Piercy is a horse for the course, having won the Canadian Open in 2012. During that tournament, Piercy opened with a 62. While his stats are not incredible, he has a solid all-around game and can go low with the best of them. After his win last week, I will be rolling with Piercy. He is one of those guys that you have to ride the wave, and this week is not the week you want to jump off.

  1. Hudson Swafford: 22nd in Birdie Average, 9th in Total Driving, 15th in Ball-Striking

Swafford is another guy who is flying under the radar each week. His biggest problem is that his really low rounds have come when he is seemingly out of contention, making his stats and results somewhat unreliable. With that said, you cannot ignore a guy who strikes his irons as well as Swafford does. Ninth in total driving gives me some more confidence in him, as this is a course where you really need to set up your approach with an accurate drive. At ($6800) on DraftKings, Swafford represents an excellent value pick

  1. Ryan Palmer: 7th in Scoring Average, 9th Strokes Gained Total, 11th in Driving Distance,

12th in Total Putting, 47th in Greens in Regulation.

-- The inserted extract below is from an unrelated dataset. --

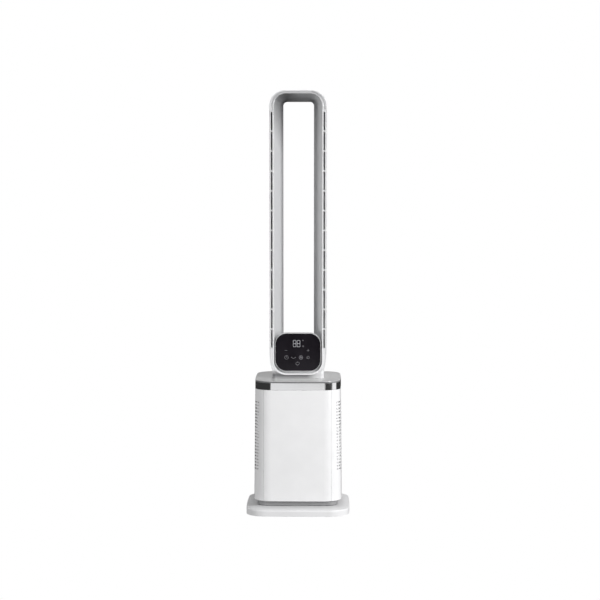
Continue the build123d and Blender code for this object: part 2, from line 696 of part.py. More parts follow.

Ball Striker Du Jour, Palmer should be very comfortable at Glenn Abbey. He has the length to turn the Par 5s into eagle opportunities, ranking 30th on tour in Going for the Green, succeeding 25% of the time. He sits 47th in Greens in Regulation and 12th in total putting. Glenn Abbey will yield birdies, there is no question about that. Palmer fairs very well when the tournaments become birdie-fests, including these results from earlier this year: 17th at Sony Open (-10), 10th at the Humana Challenge (-19) and second at the Phoenix Open (-14). Palmer hasn't won a tournament since 2010, but considering the somewhat weak field, he has a real chance to break that streak this week.